Preventing and treating tick bites

Caring For Our Kids

It is tick season in East Tennessee. Ticks can be found nearly everywhere and can carry harmful germs which can make us sick. If you spot a tick on your child, don’t panic. However, removing it properly is important.

Rocky Mountain Spotted Fever is the most common tick-borne illness seen at the Children’s Hospital emergency room, according to Children’s Hospital’s Dr. Shannon Cohen. While Lyme Disease is also seen, it is much less common.

Signs and symptoms of tick-borne illness include a red dot-like rash with Rocky Mountain Spotted Fever or a bulls-eye shaped rash for Lyme Disease, ,Cohen said. Flu-like symptoms, including fever, fatigue, headache, vomiting and muscle and joint aches are also signs of a tick-borne illness.

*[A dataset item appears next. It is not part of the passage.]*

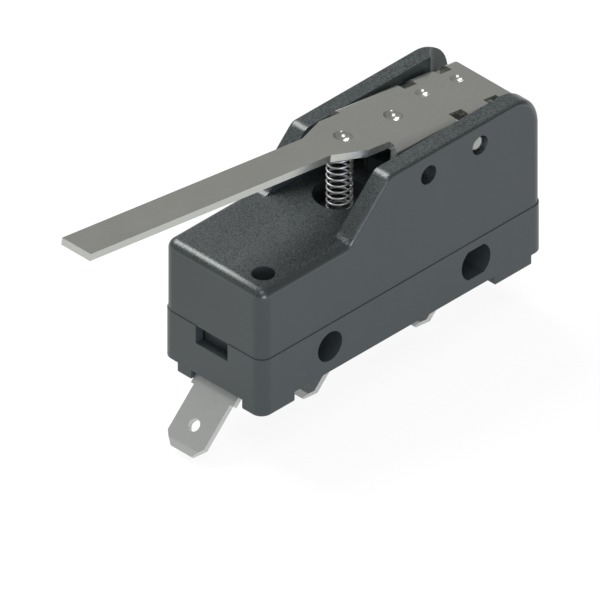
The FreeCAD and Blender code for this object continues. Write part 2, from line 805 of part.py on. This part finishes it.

To remove a tick, follow these four steps:

  1. Use tweezers to grasp tick firmly at head or mouth next to the skin
  2. Pull firmly and steadily until tick lets go of skin (straight up and out)
  3. Wash hands and area of bite with soap and water.
  4. Swab bite site with alcohol.

Never twist the tick or rock from side to side while removing with tweezers — part of the tick can remain in the skin. And never use petroleum jelly or a hot match to kill and remove a tick. These methods don’t get the tick off the skin and can actually cause it to burrow deeper and release more saliva.

Use tick repellent for clothes or skin and always follow instructions for safe application. Never use on infants. Finally, after being outdoors, always check for ticks, change clothes and take a shower.